Speech recognition and speech synthesis
deal with how spoken language can be understood or created using
computers. Parsing and generation are sub-divisions of computational
linguistics dealing respectively with taking language apart and putting
it together. Machine translation remains the sub-division of
computational linguistics dealing with having computers translate
between languages.
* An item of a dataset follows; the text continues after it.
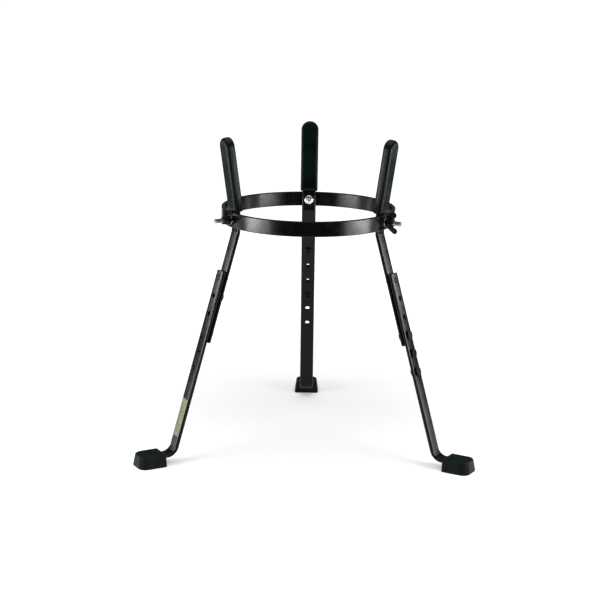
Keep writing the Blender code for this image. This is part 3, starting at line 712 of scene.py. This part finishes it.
def castNut():
    # The hub and wings are joined in one skin, and its corners are relaxed as a casting's are.
    base, top, tall, flange = wingNut["base"], wingNut["top"], wingNut["height"], wingNut["flange"]
    low, shoulder, high = wingNut["baseBevel"], wingNut["shoulder"], wingNut["topBevel"]
    x = [0, 0, low[0], flange, flange + shoulder[0], tall - high[0], tall, tall]
    r = [wingNut["middle"], base - low[1], base, base, base - shoulder[1], top, top - high[1],
         wingNut["middle"]]
    hub = closedGrid("wingNutForm", turned(x, r))
    for side in (1, -1):
        wing = closedGrid("wing", wingGrid(side))
        join = hub.modifiers.new("wing", "BOOLEAN")
        join.object, join.operation, join.solver = wing, "UNION", "EXACT"
        baked(hub)
        bpy.data.objects.remove(wing, do_unlink=True)
    skin = hub.modifiers.new("skin", "REMESH")
    skin.mode, skin.voxel_size, skin.use_smooth_shade = "VOXEL", wingNut["voxel"], True
    relax = hub.modifiers.new("relax", "SMOOTH")
    relax.factor, relax.iterations = 0.5, wingNut["smoothing"]
    baked(hub)
    bore = closedGrid("bore", pinGrid(tall / 2, wingNut["bore"], wingNut["boreRim"], 48))
    bore.data.transform(Matrix.Translation((tall / 2, 0, 0)))
    return smooth(cutWith(hub, [bore]), 50)


nutForm = castNut()
nutSeat = hoop["outer"] + 2 * bar["gap"] + washer["thick"]
for legName, spin in wingNut["turns"].items():
    place = (legMatrix(legName) @ Matrix.Translation((nutSeat, 0, leg["hoopHeight"]))
             @ Matrix.Rotation(spin, 4, "X"))
    obj = placedCopy(nutForm, legName + "WingNut", place)
    dress(obj, "blackZinc", legName + "_wing_nut_body", "black_zinc", legName + "_wing_nut")
bpy.data.objects.remove(nutForm, do_unlink=True)
print("wing nuts cast")


# Height bolts: button heads with a hexagon socket

heightBolt = {"radius": 0.004, "headRadius": 0.007, "headHeight": 0.0042, "rim": 0.00105,
              "socket": 0.005, "socketDepth": 0.0025, "socketLip": 0.0001, "socketMouth": 0.0003,
              "socketPoint": 0.0006, "holes": {"top": 0, "bottom": 3},
              "spin": 17, "spinPerHole": 23,
              "fillet": [(0.00002, 0.0005), (0.0002, 0.0002), (0.0005, 0), (0.004, 0)],
              "endBevel": [(0.0008, 0), (0.0003, 0.0004), (0, 0.0008)]}


def buttonBolt():
    # A head, a shank with a small fillet under the head, and a chamfered end. The socket is a
    # prism with six sides, wider at its mouth and pointed at its floor.
    tall = heightBolt["headHeight"]
    headX, headR = headProfile(heightBolt["headRadius"], tall, heightBolt["rim"])
    radius, end = heightBolt["radius"], 2 * (bar["thickness"] + bar["gap"])
    filletX, more = np.array(heightBolt["fillet"]).T
    bevelX, less = np.array(heightBolt["endBevel"]).T
    x = np.concatenate([headX, filletX, end - bevelX, [end]])
    r = np.concatenate([headR, radius + more, radius - less, [0.0001]])
    bolt = closedGrid("heightBoltForm", turned(x, r))
    top, floor = -tall, heightBolt["socketDepth"] - tall
    corner, mouth = heightBolt["socket"] / sqrt(3), heightBolt["socketMouth"]
    x = [2 * top, top - heightBolt["socketLip"], top + mouth, floor,
         floor + heightBolt["socketPoint"]]
    r = [corner + mouth, corner + mouth, corner, corner, 0.0002]
    return smooth(cutWith(bolt, [closedGrid("hexSocket", turned(x, r, 6))]), 35)


boltForm = buttonBolt()
for legName in stand["azimuths"]:
    for end, hole in heightBolt["holes"].items():
        spin = radians(heightBolt["spin"] + heightBolt["spinPerHole"] * hole)
        place = crossAxis(holePlaces[hole], -bar["thickness"] / 2 - bar["gap"])
        place = legMatrix(legName) @ place @ Matrix.Rotation(spin, 4, "X")
        obj = placedCopy(boltForm, legName + "HeightBolt" + end.title(), place)
        dress(obj, "blackZinc", "hoop_frame", "black_zinc", legName + "_height_bolt_" + end)
bpy.data.objects.remove(boltForm, do_unlink=True)
print("height bolts turned")


# Label: a thin blank strip with plain tick marks on the left lower bar. The ticks' sizes and
# places are shares of their step, of the strip's width (reach, inkFrom) or of its length.

label = {"from": 0.3065, "to": 0.3740, "width": 0.0202, "corner": 0.002, "thick": 0.00013,
         "above": 0.00003, "columns": 15, "rows": 16, "tipRows": 6,
         "paper": (0.185, 0.178, 0.068), "aged": (0.085, 0.080, 0.030),
         "ink": (0.008, 0.008, 0.006), "inkKept": (0.92, 0.62),
         "roughness": (0.34, 0.48), "wearScale": 240, "wearDetail": 5, "wearRoughness": 0.65,
         "wearDepth": 0.06, "wearHeight": 0.0003,
         "ticks": {"count": 15, "wide": 0.40, "reach": 0.50},
         "longTicks": {"count": 3, "wide": 0.09, "reach": 0.80},
         "inkHalfLength": 0.40, "inkFrom": 0.10}


def labelGrid():
    # Rows run down the leg. Each row goes across the strip's outer face and back across its inner
    # face, both lifted off the crowned bar by lift:
    # through = halfThrough - crown * (across / halfAcross)^2 + lift.
    low, high, half = label["from"], label["to"], label["width"] / 2
    tips = label["corner"] * (1 - np.cos(np.linspace(0, pi / 2, label["tipRows"])))
    rows = np.linspace(low, high, label["rows"] + 4)[2:-2]
    along = np.concatenate([low + tips, rows, high - tips[::-1]])
    near = np.clip(label["corner"] - np.minimum(along - low, high - along), 0, None)
    reach = half - label["corner"] + np.sqrt(label["corner"] ** 2 - near ** 2)
    share = np.linspace(1, -1, label["columns"])
    across = reach[:, None] * np.concatenate([share, share[::-1]])[None]
    lift = np.repeat([label["above"] + label["thick"], label["above"]], label["columns"])
    out = (leg["lap"] + bar["thickness"] / 2 + lift[None]
           - bar["crown"] * (across / (bar["width"] / 2)) ** 2)
    lean = leg["legLean"]
    grid = np.stack([leg["barX"] + along[:, None] * sin(lean) + out * cos(lean), across,
                     leg["lowerBendHeight"] - along[:, None] * cos(lean) + out * sin(lean)], -1)
    down = (along[:, None] - low) / (high - low)
    return grid, np.stack([across / label["width"] + 0.5, down + 0 * across], -1)


def markNode(nodes, links, kind, first, second=0.0):   # arithmetic on sockets or plain numbers
    step = nodes.new("ShaderNodeMath")
    step.operation = kind
    for socket, value in zip(step.inputs, (first, second)):
        if isinstance(value, (int, float)):
            socket.default_value = value
        else:
            links.new(value, socket)
    return step.outputs[0]


def labelFinish():   # aged paper with ink ticks along one side, longer at every fifth
    material = bpy.data.materials.new("labelFinish")
    material.use_nodes = True
    nodes, links = material.node_tree.nodes, material.node_tree.links
    shader = nodes["Principled BSDF"]
    place = nodes.new("ShaderNodeUVMap")
    place.uv_map = "labelPlace"
    split = nodes.new("ShaderNodeSeparateXYZ")
    links.new(place.outputs["UV"], split.inputs[0])
    across, along = split.outputs["X"], split.outputs["Y"]

    def mark(kind, *values):
        return markNode(nodes, links, kind, *values)

    def ticks(row):
        step = mark("FRACT", mark("MULTIPLY", along, row["count"]))
        return mark("MULTIPLY", mark("LESS_THAN", step, row["wide"]),
                    mark("LESS_THAN", across, row["reach"]))

    marks = mark("MAXIMUM", ticks(label["ticks"]), ticks(label["longTicks"]))
    middle = mark("LESS_THAN", mark("ABSOLUTE", mark("SUBTRACT", along, 0.5)),
                  label["inkHalfLength"])
    marks = mark("MULTIPLY", mark("MULTIPLY", marks, middle),
                 mark("GREATER_THAN", across, label["inkFrom"]))
    wear = noiseNode(nodes, links, label["wearScale"], label["wearDetail"], label["wearRoughness"])
    paper = colourNode(nodes, links, wear.outputs["Fac"], label["paper"], label["aged"])
    mix = nodes.new("ShaderNodeMix")
    mix.data_type = "RGBA"
    fade = rangeNode(nodes, links, wear.outputs["Fac"], *label["inkKept"], 0.4, 0.75)
    links.new(mark("MULTIPLY", marks, fade), mix.inputs["Factor"])
    links.new(paper, mix.inputs["A"])
    mix.inputs["B"].default_value = (*label["ink"], 1)
    links.new(mix.outputs["Result"], shader.inputs["Base Color"])
    links.new(rangeNode(nodes, links, wear.outputs["Fac"], *label["roughness"]),
              shader.inputs["Roughness"])
    links.new(bumpNode(nodes, links, wear.outputs["Fac"], label["wearDepth"], label["wearHeight"]),
              shader.inputs["Normal"])
    return material


def buildLabel():
    grid, place = labelGrid()
    obj = closedGrid("leftLabel", onLeg(grid, "left"))
    mesh = obj.data
    spots = np.concatenate([place.reshape(-1, 2), [[0.5, 0], [0.5, 1]]])
    corners = np.empty(len(mesh.loops), np.int32)
    mesh.loops.foreach_get("vertex_index", corners)
    layer = mesh.uv_layers.new(name="labelPlace")
    layer.data.foreach_set("uv", spots[corners].ravel())
    smooth(obj, 40)
    mesh.materials.append(labelFinish())
    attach(obj, "left_lower_leg")


buildLabel()
print("label laid")


# Camera, floor and lights

camera = {"place": (0.01344, -2.75162, 0.91460), "ahead": (-0.0094797, 0.97163964, -0.2362764),
          "up": (-0.0164417, 0.23610362, 0.97158878), "lens": 91.32}


def addCamera():
    data = bpy.data.cameras.new("photoCamera")
    data.lens = camera["lens"]
    data.sensor_width = 36
    data.clip_end = 200
    obj = bpy.data.objects.new("photoCamera", data)
    bpy.context.scene.collection.objects.link(obj)
    back = -Vector(camera["ahead"])
    up = Vector(camera["up"])
    side = up.cross(back).normalized()
    turn = Matrix((side, back.cross(side), back)).transposed()
    obj.matrix_world = Matrix.Translation(camera["place"]) @ turn.to_4x4()
    bpy.context.scene.camera = obj


# A panel's light is its brightness: its power in watts is pi * area * light. Panels and strips
# stand on both sides, at x = distance and -distance, and a card is given by its corners. The
# floor's glow rises from near to far with the distance from the origin.
studio = {
    "floorSize": 60, "floorColour": (0.80, 0.80, 0.80), "nearGlow": 0.23, "farGlow": 0.95,
    "nearReach": 0.2, "farReach": 1.0, "sky": 0.11,
    "panels": [
        {"distance": 0.80, "from": -0.61, "to": -0.23, "low": 0.27, "high": 0.37, "light": 36.0},
        {"distance": 0.80, "from": -0.82, "to": -0.61, "low": 0.20, "high": 0.58, "light": 11.0},
    ],
    "strips": [
        {"distance": 0.95, "from": 0.12, "to": 0.25, "low": 0.34, "high": 0.56, "light": 15.0},
        {"distance": 0.95, "from": 0.10, "to": 0.19, "low": 0.275, "high": 0.34, "light": 12.0},
        {"distance": 0.95, "from": 0.05, "to": 0.15, "low": 0.06, "high": 0.20, "light": 11.0},
        {"distance": 0.95, "from": 0.02, "to": 0.115, "low": 0.005, "high": 0.06, "light": 10.0},
    ],
    "top": {"height": 2.2, "size": 2.4, "light": 1.9},
    "cardColour": (0.01, 0.01, 0.01),
    "cards": [
        [(-0.85, -1.05, 0.02), (0.85, -1.05, 0.02), (0.85, -1.05, 1.00), (-0.85, -1.05, 1.00)],
        [(-0.96, 0.14, 0.01), (-0.96, 1.90, 0.01), (-0.96, 1.90, 0.75), (-0.96, 0.30, 0.75)],
        [(0.96, 0.14, 0.01), (0.96, 1.90, 0.01), (0.96, 1.90, 0.75), (0.96, 0.30, 0.75)],
    ],
}


def glowingFloor():   # pale floor that glows to the camera and in reflections, shadow and all
    material = bpy.data.materials.new("floorPaint")
    material.use_nodes = True
    nodes, links = material.node_tree.nodes, material.node_tree.links
    nodes.clear()
    out = nodes.new("ShaderNodeOutputMaterial")
    matt = nodes.new("ShaderNodeBsdfDiffuse")
    matt.inputs["Color"].default_value = (*studio["floorColour"], 1)
    glow = nodes.new("ShaderNodeEmission")
    path = nodes.new("ShaderNodeLightPath")
    seen = path.outputs["Is Camera Ray"]
    for ray in ("Is Glossy Ray", "Is Transmission Ray"):
        seen = markNode(nodes, links, "MAXIMUM", seen, path.outputs[ray])
    where = nodes.new("ShaderNodeTexCoord")
    away = nodes.new("ShaderNodeVectorMath")
    away.operation = "LENGTH"
    links.new(where.outputs["Object"], away.inputs[0])
    level = rangeNode(nodes, links, away.outputs["Value"], studio["nearGlow"], studio["farGlow"],
                      studio["nearReach"], studio["farReach"])
    links.new(markNode(nodes, links, "MULTIPLY", seen, level), glow.inputs["Strength"])
    both = nodes.new("ShaderNodeAddShader")
    links.new(matt.outputs[0], both.inputs[0])
    links.new(glow.outputs[0], both.inputs[1])
    links.new(both.outputs[0], out.inputs["Surface"])
    return material


def addLamp(name, place, aim, size, light, lights=True):
    data = bpy.data.lights.new(name, "AREA")
    data.shape = "RECTANGLE"
    data.size, data.size_y = size
    data.energy = pi * size[0] * size[1] * light
    obj = bpy.data.objects.new(name, data)
    bpy.context.scene.collection.objects.link(obj)
    obj.location = place
    obj.rotation_euler = (Vector(aim) - Vector(place)).to_track_quat("-Z", "Y").to_euler()
    obj.visible_camera = False
    obj.visible_diffuse = lights


def addCard(corners):   # upright dark card, seen only in reflections, as an unlit room is
    flag = addMesh("darkCard", np.array(corners), [(0, 1, 2, 3)])
    paint = bpy.data.materials.new("darkCardPaint")
    paint.use_nodes = True
    shader = paint.node_tree.nodes["Principled BSDF"]
    shader.inputs["Base Color"].default_value = (*studio["cardColour"], 1)
    shader.inputs["Roughness"].default_value = 1
    flag.data.materials.append(paint)
    flag.visible_camera = flag.visible_diffuse = flag.visible_shadow = False


def addStudio():
    corners = np.array([(-1, -1, 0), (1, -1, 0), (1, 1, 0), (-1, 1, 0)]) * studio["floorSize"] / 2
    floor = addMesh("floor", corners, [(0, 1, 2, 3)])
    floor.data.materials.append(glowingFloor())
    for panel in studio["panels"] + studio["strips"]:   # strips are seen in reflections alone
        size = panel["to"] - panel["from"], panel["high"] - panel["low"]
        y, z = (panel["to"] + panel["from"]) / 2, (panel["high"] + panel["low"]) / 2
        for side in (-1, 1):
            addLamp("sidePanel", (side * panel["distance"], y, z), (0, y, z), size, panel["light"],
                    panel in studio["panels"])
    top = studio["top"]
    size = top["size"], top["size"]
    addLamp("topPanel", (0, 0, top["height"]), (0, 0.01, 0), size, top["light"])
    for corners in studio["cards"]:
        addCard(corners)
    world = bpy.data.worlds.new("studioAir")
    world.use_nodes = True
    world.node_tree.nodes["Background"].inputs["Color"].default_value = (1, 1, 1, 1)
    world.node_tree.nodes["Background"].inputs["Strength"].default_value = studio["sky"]
    bpy.context.scene.world = world
    bpy.context.scene.view_settings.view_transform = "Standard"


addCamera()
addStudio()
print("studio lit")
The possibility of automatic language translation,
however, has yet to be realized and remains a notoriously hard branch of
computational linguistics.
Some of the areas of research that are studied by computational linguistics include:
- Computational complexity of natural language, largely modeled on automata theory, with the application of context-sensitive grammar and linearly bounded Turing machines.
- Computational semantics comprises defining suitable logics for linguistic meaning representation, automatically constructing them and reasoning with them
- Computer-aided corpus linguistics, which has been used since the 1970s as a way to make detailed advances in the field of discourse analysis
- Design of parsers or chunkers for natural languages
- Design of taggers like POS-taggers (part-of-speech taggers)
- Machine translation as one of the earliest and most difficult applications of computational linguistics draws on many subfields.
- Simulation and study of language evolution in historical linguistics/glottochronology.
Legacy
The subject of computational linguistics has had a recurring impact on popular culture:
- The 1983 film WarGames features a young computer hacker who interacts with an artificially intelligent supercomputer.
- A 1997 film, Conceiving Ada, focuses on Ada Lovelace, considered one of the first computer scientists, as well as themes of computational linguistics.
- Her, a 2013 film, depicts a man's interactions with the "world's first artificially intelligent operating system."
- The 2014 film The Imitation Game follows the life of computer scientist Alan Turing, developer of the Turing Test.
- The 2015 film Ex Machina centers around human interaction with artificial intelligence.